If you’re a Seattle area sports fan it’s been a tough summer. You’ve seen the Sonics leave for Oklahoma City and the Mariners plummet to the bottom of the American League.
But if there is something to cure those blues it might be the Mill Creek Little League All Stars who are legitimate contenders for the Little League World Series title.
For the first time in its 14-year history, Mill Creek is in the Series and it’s the sixth time a team from Washington has made it. The last team to make it was Redmond North in 2004. Kirkland won it in 1982.
“I know we have to step up our game if we want to win,” Mill Creek second baseman Dan Kingma said. “I just want to do my job and hope everybody else does theirs. We just set our goals to win this tournament right here. We know our work is not done yet. One last tournament and we’re world champions. We’re just trying our best to win this tournament.”
Mill Creek opens play at 5 p.m. Pacific Time, Saturday in Williamsport, Pa. against South Lake Charles Little League of Lake Charles, La.
Before the state tournament, the Mill Creek players said they believed they could make it to the Series.
“They believed it and they followed through and they reached it,” manager Scott Mahlum said. “You have an exceptional group of athletes who have athletic ability, God-given talent. Hard work is the next thing. The third and most important thing is the confidence they have.”
The team’s hitting, pitching and defense dominated the Northwest regional as it outscored opponents 80-8.
“I feel pretty confident going into the Little League World Series,” said pitcher/shortstop Jason Todd, who went 3-0 with a 1.29 ERA and hit .556 at regionals. “There’s going to be even better hitters here. The regional was good but the Little League World Series is even better.”
Todd said he saw some of the South Lake Charles players on his first day in Williamsport and sized them up.
“They’re pretty big just like us,” he said. “I don’t know if they’re pitching is dominant or their hitting is, but we’ll just go at them. (Our) hitting should be a great thing. We’re putting a lot of runs on the board. We’ve got pitching to back it up and defense which is really key.”

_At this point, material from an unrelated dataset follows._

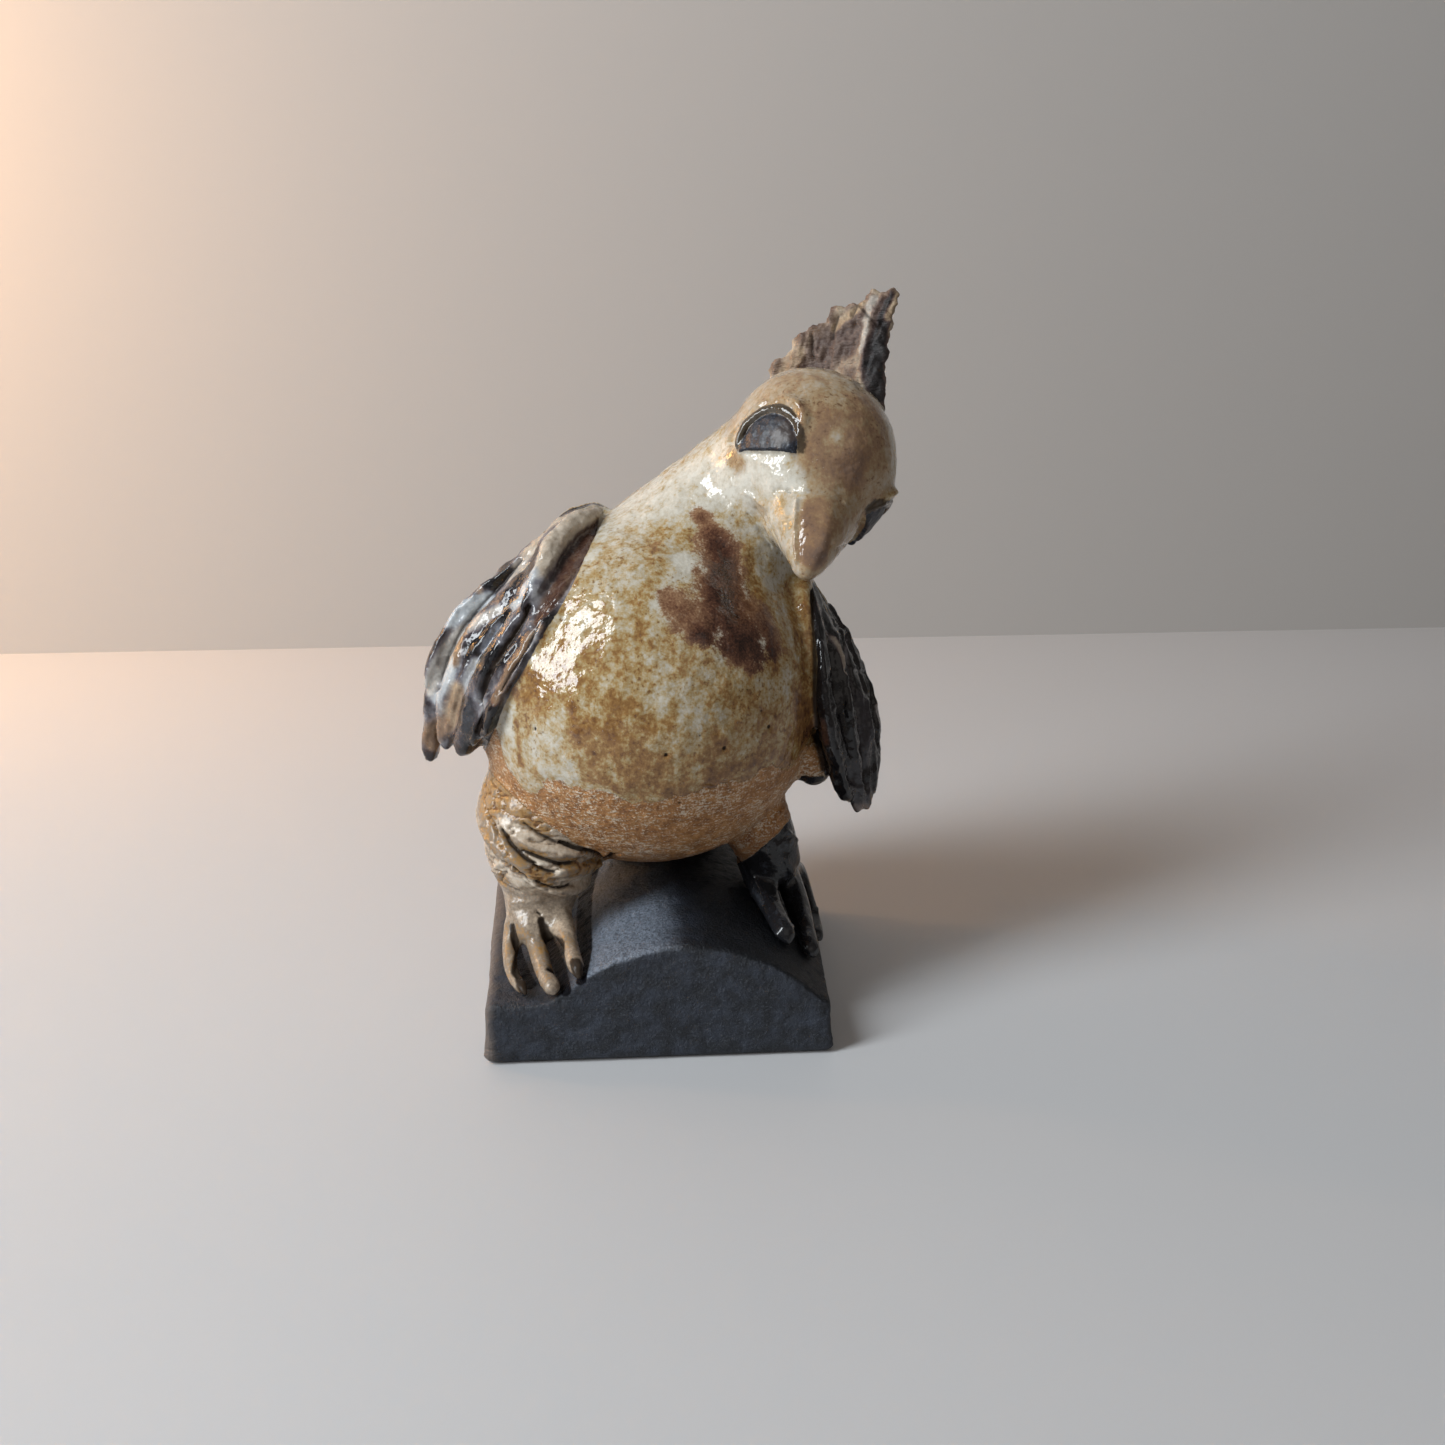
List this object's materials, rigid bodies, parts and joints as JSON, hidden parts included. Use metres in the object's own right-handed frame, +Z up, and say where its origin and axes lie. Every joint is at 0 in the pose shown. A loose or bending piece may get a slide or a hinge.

In 1999, Mill Creek made it to the Northwest regional tournament with an 11-year-old Travis Snider who is now playing in the Toronto Blue Jays farm system. In 2002, the league qualified again, led by 12-year-old Danny Oh, who will play for the University of California-Berkeley on a baseball scholarship next year. But after going 6-0 in the regional tournament, this is the first group to make it to Williamsport.
“We played pretty close to as perfect a tournament as a coach or manager could hope,” Mahlum said.
To advance to the U.S. semifinals, Mill Creek has to finish in the top two in its pool which includes South Lake Charles of Louisiana, Hagerstown Federal of Maryland, and Jefferson/GRC American of Indiana. Mahlum said he plans to watch some game tape and do some scouting before Mill Creek plays South Lake Charles at Howard J. Lamade Stadium, a game that will be broadcast on ESPN.
If there is tie in pool play, the first tie breaker would be runs allowed divided by innings played—the team with the lowest average per inning would win the tiebreaker. The second tiebreaker is head-to-head play within the pool.
Mill Creek’s bread-and-butter is its pitching staff led by Ryan Todd, Derrick Mahlum, Alec Kisena and Joakim Soderqvist, but the offensive explosion at regionals left people in awe.
The team struggled with plate discipline in its second game against Montana, swinging at too many pitches in the dirt, before winning 10-4 in extra innings, but those struggles didn’t last long.
“Ever since that game we really caught fire and we’ve done well, hitting for power and average,” Scott Mahlum said. “The Montana game, that game opened our eyes and scared ‘em. It showed them they can’t just show up.”
Soderqvist led Mill Creek in the regional tournament with a .714 average and four home runs. He added 10 RBI. Mahlum added three home runs and 11 RBI and hit .474. Alex Jondal led Mill Creek with 14 RBI and three doubles and hit .438.
“I think during state it was kind of on and off but before the championship game that’s when our bats started clicking,” said Kisena, who hit two of Mill Creek’s 12 home runs and had 12 RBI at regionals. “Everybody’s been saying our hitting is contagious. It happens to be true that once a couple people start hitting everybody starts clicking.”
As far as the pitching goes, Mahlum is not sure who he will throw first, but Todd, Mahlum and Kisena figure to be at the forefront of the rotation.
“During that whole tournament there wasn’t one game where our pitching wasn’t phenomenal,” Mahlum said. “Pitching and defense was lights out.”